Modeling and Simulation of 6-DOF Parallel Manipulator Based on PID Control with Gravity Compensation in Simulink/ADAMS

Abstract

A novel model-based controller for six degree of freedom (dof) parallel manipulator-PID controller with gravity compensation is developed, in order to improve the control precision of six-dof hydraulic driven parallel manipulator with long stroke hydraulic actuator and heavy load. In this paper, six-dof parallel manipulator is described as a thirteen rigid-body systems. The mathematical model of gravity item including upper platform and hydraulic cylinders is built using Kane method in six dimensions generalized coordinates system, based on close-form solutions and Newton-Raphson method, forward kinematics and inverse kinematics of the six-dof parallel manipulator are established. The PID controller with gravity compensation is presented with the feedback of cylinder length of platform, desired trajectories and dynamics gravity as the input. The physical systems of 6dof parallel manipulator are modeled by ADAMS, and the PID controller with gravity compensation is built with Simulink.
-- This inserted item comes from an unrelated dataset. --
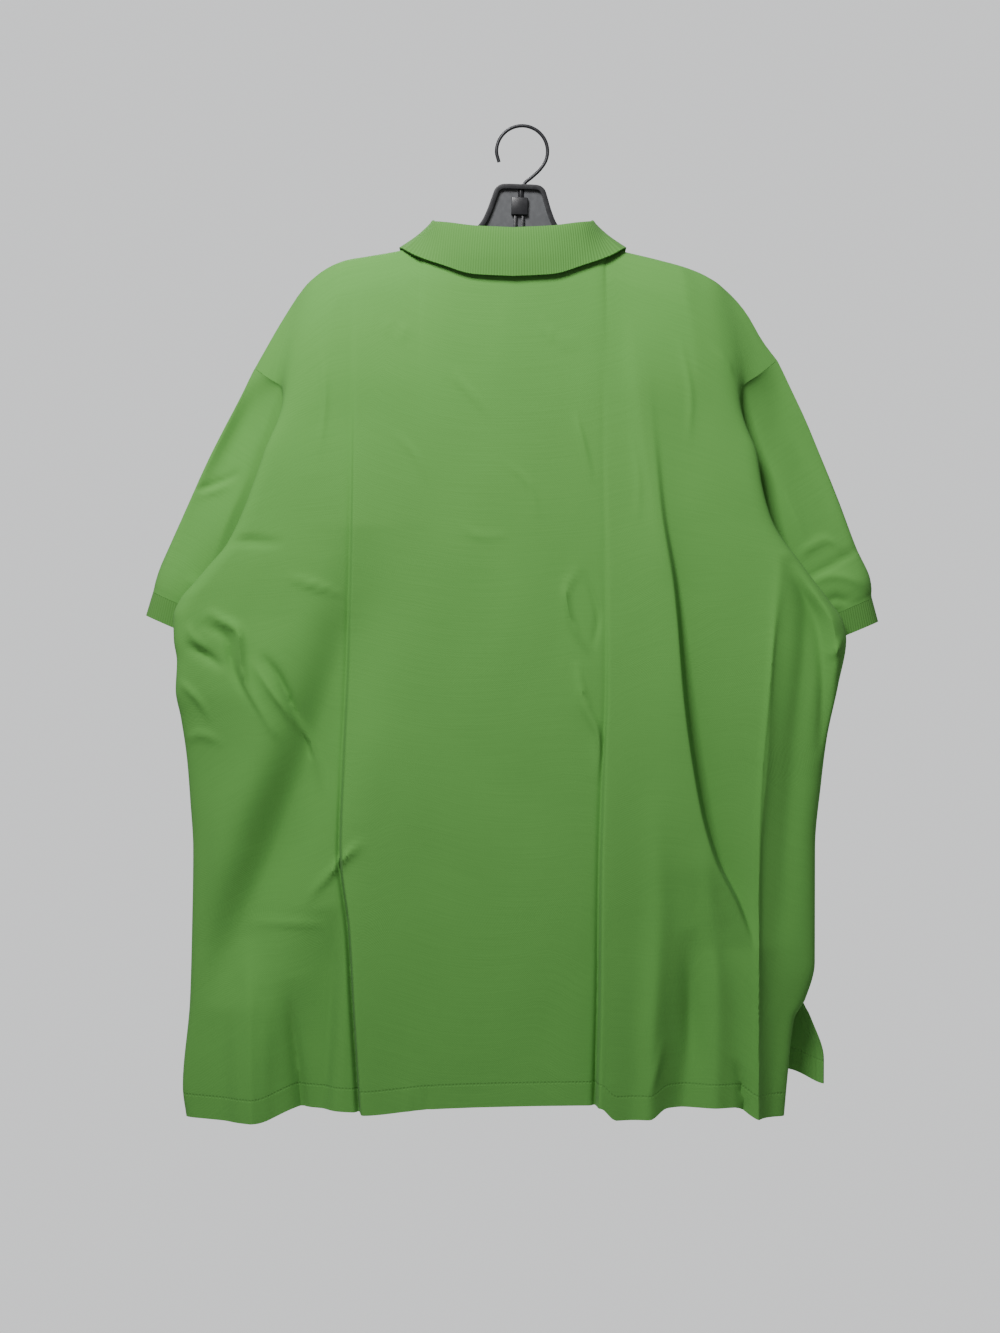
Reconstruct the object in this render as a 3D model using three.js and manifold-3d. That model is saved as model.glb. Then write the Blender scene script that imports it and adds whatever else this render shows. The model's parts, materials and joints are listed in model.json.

The whole control system of 6-dof parallel manipulator is obtained by connecting ADAMS plant with PID control system with gravity compensation in Simulink. The simulation of the whole systems is executed in Simulink, the simulation results indicate the PID controller with gravity compensation can eliminate steady state error of 6-dof hydraulic driven parallel manipulator and improve the control precision.